• TASK INSTRUCTIONS: Nothing may be dropped or altered: reproduce all the data.

• GIVEN INFORMATION:
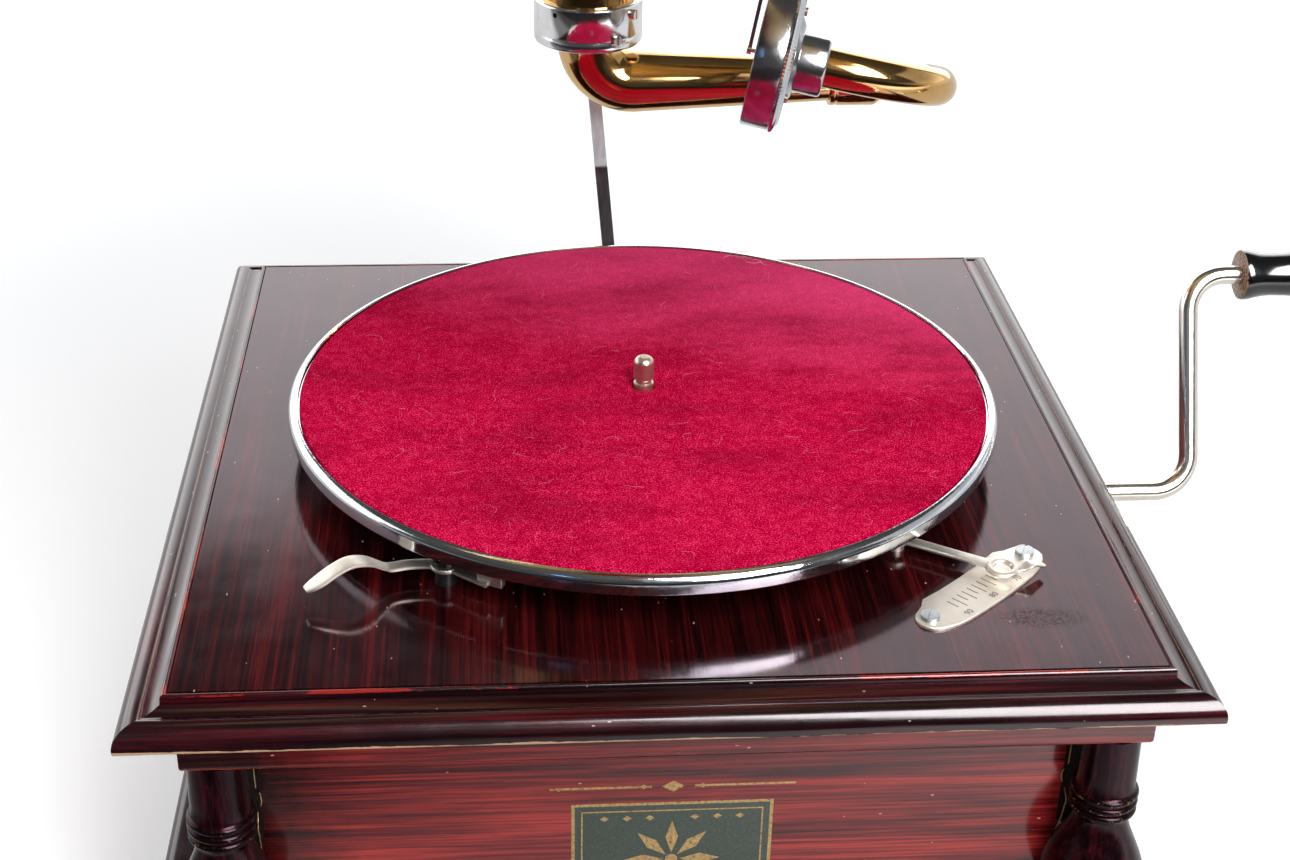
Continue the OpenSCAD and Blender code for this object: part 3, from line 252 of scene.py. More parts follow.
def corner_shade_filler():
    """Old glue and lacquer packed into a corner, black-brown as painted shade of that corner; crazed, with
    hardly any gloss.
    """
    finish, tree, spot = new_finish("corner_filler_painted_shade")
    crumbs = add(tree, "TexNoise", Vector=spot, Scale=620.0, Detail=4.0, Roughness=0.7)
    # near-black browns: painted shade of the corner
    colour = add(tree, "ValToRGB", crumbs, stops=[(0.40, "#070304"), (0.58, "#160a0b"), (0.72, "#2c1714")])
    bump = add(tree, "Bump", Strength=0.4, Distance=0.0005, Height=crumbs)
    shader = add(tree, "BsdfPrincipled", Base_Color=colour, Roughness=0.62, Specular_IOR_Level=0.12,
                 Normal=bump)
    add(tree, "OutputMaterial", shader)
    return finish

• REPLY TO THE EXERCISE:
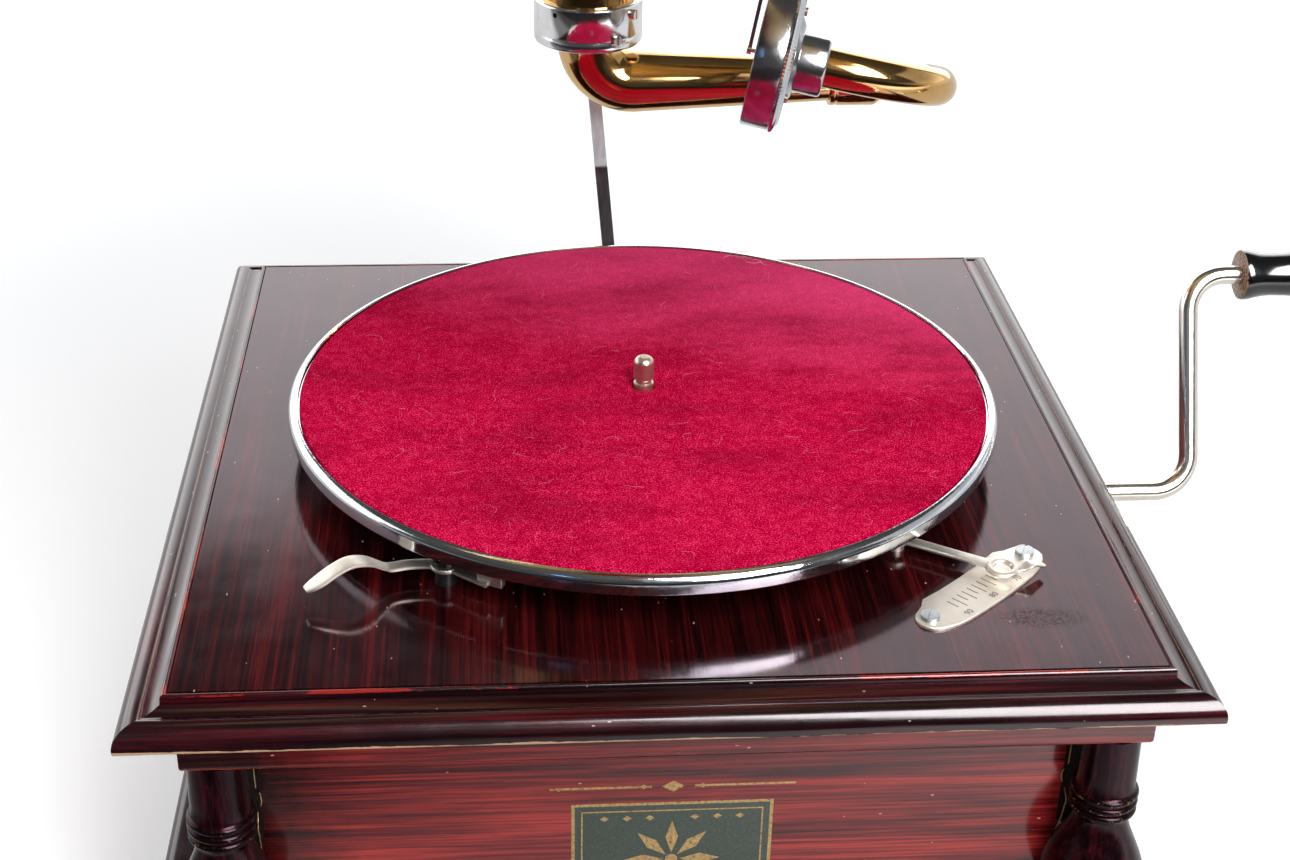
Continue the OpenSCAD and Blender code for this object: part 3, from line 252 of scene.py. More parts follow.
def corner_shade_filler():
    """Old glue and lacquer packed into a corner, black-brown as painted shade of that corner; crazed, with
    hardly any gloss.
    """
    finish, tree, spot = new_finish("corner_filler_painted_shade")
    crumbs = add(tree, "TexNoise", Vector=spot, Scale=620.0, Detail=4.0, Roughness=0.7)
    # near-black browns: painted shade of the corner
    colour = add(tree, "ValToRGB", crumbs, stops=[(0.40, "#070304"), (0.58, "#160a0b"), (0.72, "#2c1714")])
    bump = add(tree, "Bump", Strength=0.4, Distance=0.0005, Height=crumbs)
    shader = add(tree, "BsdfPrincipled", Base_Color=colour, Roughness=0.62, Specular_IOR_Level=0.12,
                 Normal=bump)
    add(tree, "OutputMaterial", shader)
    return finish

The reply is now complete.